On parity of reasoning it can be said that any modification with respect to the other determinative factor, namely, qualifying service made with a view to make it more beneficial in terms of quantum of pension can also be regarded as liberalization or upward revision of the existing pension scheme. If, however, the change is not confined to the period of service but extends or relates to a period anterior to the joining of service, then it would assume a different character. Then it is not liberalization of the existing scheme but introduction of a new retrial benefit. Whether past service can be counted for some and benefit denied to others for pension purpose was considered in R.L. Marwaha Vs. Union of India (UOI) and Others, , where ex Government servants were absorbed by the autonomous bodies could be treated differently while granting benefit of counting service for computing pension, it was held that all persons should be treated similarly. All Government servants who were pensioners formed same class then if extra benefit has to be given should be given to all. They were held entitled to similar treatment. In T.S. Thiryvengudaman v. Secy to Government of India, (1993) 1 SCC 174 : (1993) 2 SLR 34 : (1993) 1 SCR l078 the restriction on applicability of the revised pensionary benefits from a given date was held to be unfair and unreasonable. The emphasis was all ex-government servants formed same class of pensioners, whenever additional pensionary benefits were made available, it should be made available to all the members, mini classification is not permissible. In M.C. Dhingra Vs. Union of India and Others, an employee who was serving in the State service on temporary basis was subsequently selected in Central Government service; he retired on 1-2-1973; question arose of clubbing State service; cut off dated 31-3-1982 was fixed to count such benefit as per circular dated 31-3-1982 was held to be arbitrary; it was held to be discriminatory. It was held that Appellant was forming same class of pensioners; additional benefit for computation of pension of temporary service on the basis of subsequent circular could not be denied to him and denial would be arbitrary and fall on the touch stone of Article 14 of the Constitution of India.

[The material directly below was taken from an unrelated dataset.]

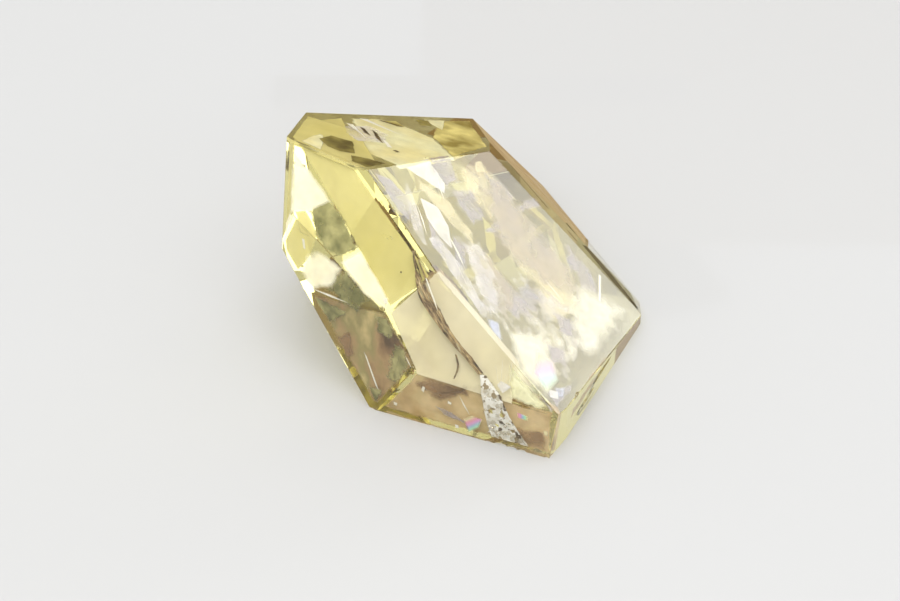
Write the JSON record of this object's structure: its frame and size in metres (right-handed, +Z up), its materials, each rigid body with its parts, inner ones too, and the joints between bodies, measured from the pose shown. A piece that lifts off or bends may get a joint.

It was held that Appellant was forming same class of pensioners; additional benefit for computation of pension of temporary service on the basis of subsequent circular could not be denied to him and denial would be arbitrary and fall on the touch stone of Article 14 of the Constitution of India. The Supreme Court held in paragraph 4 that: It is seen that though the Appellant had retired on February 1,1973, since the question of tagging the previous service rendered in the State Government on temporary basis and the similar cases are pending, the Government had taken a decision on March 31st, 1982 to tag the previous service for computation of the pension. Learned Counsel appearing for the Respondents contended that Clause 4 of the above said Circular is one of the conditions which prescribes that it would be applicable to the Government servants who retired from that date, namely, March 31, 1982. Since the Appellant had retired on February 1, 1973, he is not eligible. We find no force in the contention. All the persons who rendered temporary service prior to their joining the Government of India service have been given the benefit of fixation of the pension payable by tagging the temporary service. The cut-off date is arbitrary violating Article 14 of the Constitution of India. Having grouped all the similar circumstanced employees, fixing the cut-off date and giving benefit to those who retired thereafter is obviously arbitrary. In similar circumstances, following the ratio in D.S. Nakara and Others Vs. Union of India (UOI), this Court held in the case of R.L. Marwaha Vs. Union of India (UOI) and Others, that such a restriction is arbitrary violating Article 14. On the facts and circumstances, we find that the restriction imposed in Clause 4 of the Circular is violative of Article 14. It is, therefore, unconstitutional. However, the Appellant will be entitled to the pro rata pension from March, 1982. What emanates that temporary service/contract service must be counted for all pensioners alike; they have to be treated as one class. 20. In V. Kasturi Vs. Managing Director, State Bank of India, Bombay and Another, question arose of consideration of the pension scheme of State Bank of India. Their Lordships of Supreme Court summed up following legal position; in para 21,22 and 23 laying down that: It is now time for us to take stock of the situation.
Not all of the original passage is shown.